Take the material and output all of it exactly.

══════

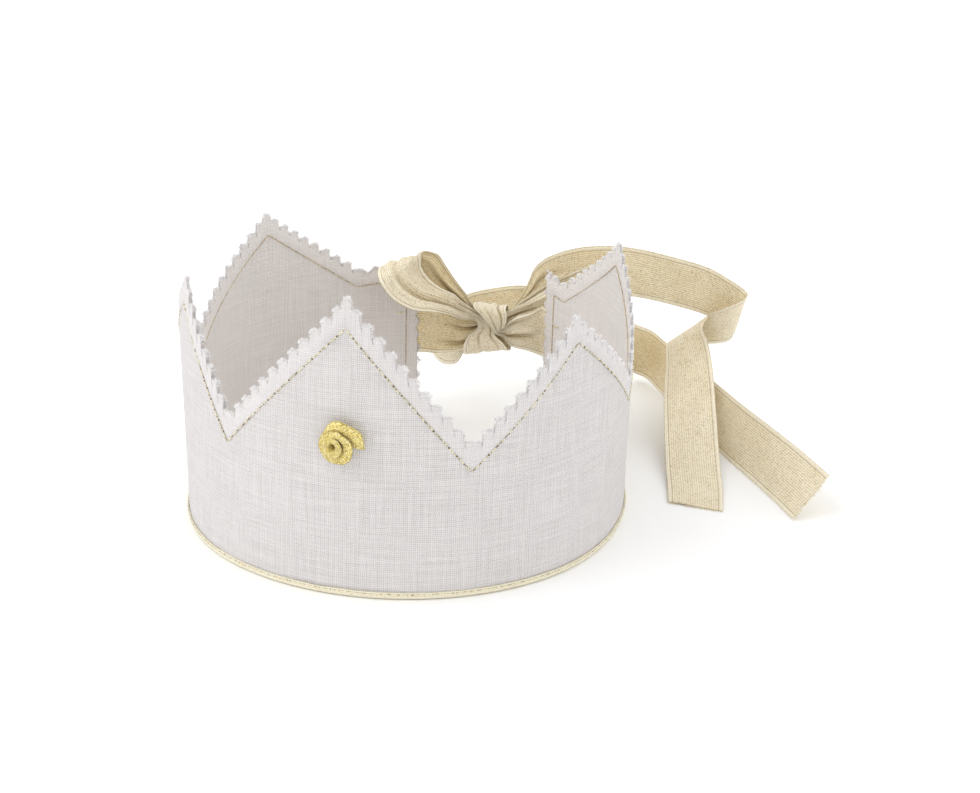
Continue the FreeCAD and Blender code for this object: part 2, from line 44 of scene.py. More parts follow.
RADIUS_PLACES = [-240, -160, -80, 0, 80, 160, 240]
RADII = [82.0, 79.5, 85.5, 73.0, 78.0, 107.0, 100.5]
LEFT_END = -234.5
RIGHT_END = 221.0
FRONT_REACH = 80.0
WALL_BOTTOM = 0.5
CORNERS = [
    (LEFT_END, 62.3), (-211.0, 59.7), (-171.3, 86.4), (-124.5, 52.6), (-75.8, 89.9), (-45.5, 52.6),
    (0.0, 100.0), (39.8, 52.6), (77.6, 88.3), (124.5, 52.6), (171.3, 86.4), (211.0, 59.7), (RIGHT_END, 62.3),
]
TOOTH_PITCH = 5.4
TOOTH_DEPTH = 2.2
TOOTH_FLAT = 0.15
TIP_CUT_LEAN = 0.15
END_TOOTH_DEPTH = 1.9
SEAM_INSET = 6.4
END_SEAM_INSET = 5.5
STITCH_PITCH = 3.8
BINDING_STITCH_PITCH = 2.6
BINDING_HEIGHT = 2.5
BINDING_FOLD = 0.9
BINDING_THICKNESS = 0.38
LINEN_INNER = 0.35
LINEN_FACE = 0.85
SEAM_LEVEL = LINEN_FACE + 0.10
BINDING_STITCH_LEVEL = LINEN_FACE + 0.55
LEFT_LEAN, LEFT_LEAN_PLACE, LEFT_LEAN_REACH = 2.5, -112.0, 62.0
RIGHT_LEAN, RIGHT_LEAN_PLACE, RIGHT_LEAN_REACH = 0.9, 118.0, 50.0
LEAN_HEIGHT = 75.0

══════

#### Written answer:
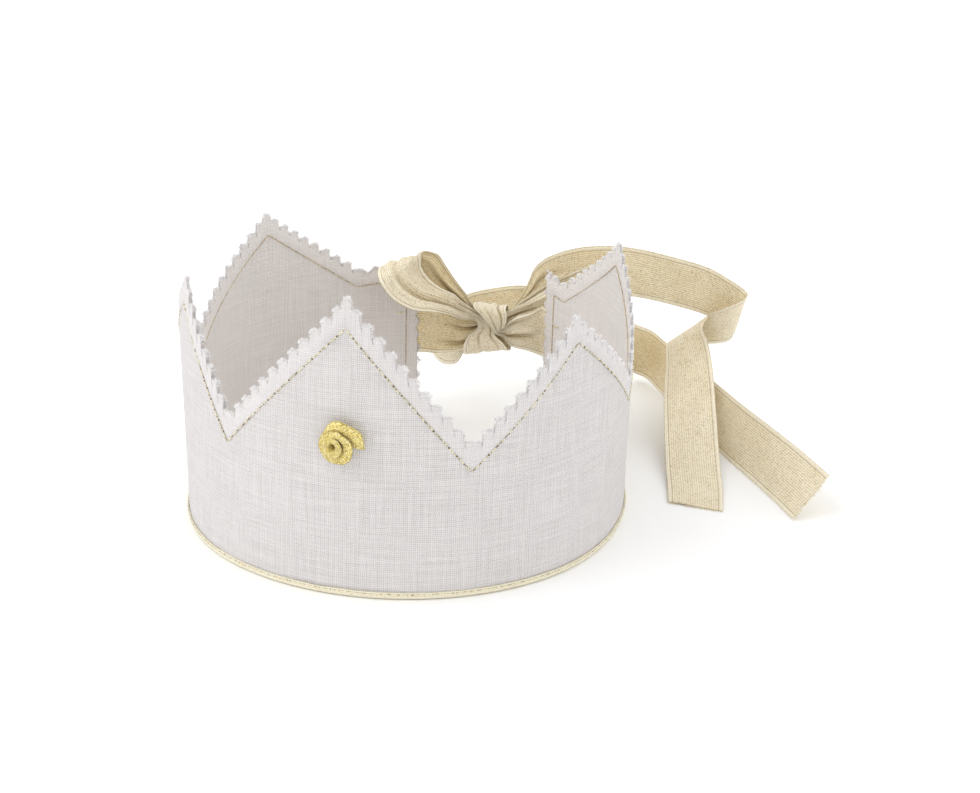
Continue the FreeCAD and Blender code for this object: part 2, from line 44 of scene.py. More parts follow.
RADIUS_PLACES = [-240, -160, -80, 0, 80, 160, 240]
RADII = [82.0, 79.5, 85.5, 73.0, 78.0, 107.0, 100.5]
LEFT_END = -234.5
RIGHT_END = 221.0
FRONT_REACH = 80.0
WALL_BOTTOM = 0.5
CORNERS = [
    (LEFT_END, 62.3), (-211.0, 59.7), (-171.3, 86.4), (-124.5, 52.6), (-75.8, 89.9), (-45.5, 52.6),
    (0.0, 100.0), (39.8, 52.6), (77.6, 88.3), (124.5, 52.6), (171.3, 86.4), (211.0, 59.7), (RIGHT_END, 62.3),
]
TOOTH_PITCH = 5.4
TOOTH_DEPTH = 2.2
TOOTH_FLAT = 0.15
TIP_CUT_LEAN = 0.15
END_TOOTH_DEPTH = 1.9
SEAM_INSET = 6.4
END_SEAM_INSET = 5.5
STITCH_PITCH = 3.8
BINDING_STITCH_PITCH = 2.6
BINDING_HEIGHT = 2.5
BINDING_FOLD = 0.9
BINDING_THICKNESS = 0.38
LINEN_INNER = 0.35
LINEN_FACE = 0.85
SEAM_LEVEL = LINEN_FACE + 0.10
BINDING_STITCH_LEVEL = LINEN_FACE + 0.55
LEFT_LEAN, LEFT_LEAN_PLACE, LEFT_LEAN_REACH = 2.5, -112.0, 62.0
RIGHT_LEAN, RIGHT_LEAN_PLACE, RIGHT_LEAN_REACH = 0.9, 118.0, 50.0
LEAN_HEIGHT = 75.0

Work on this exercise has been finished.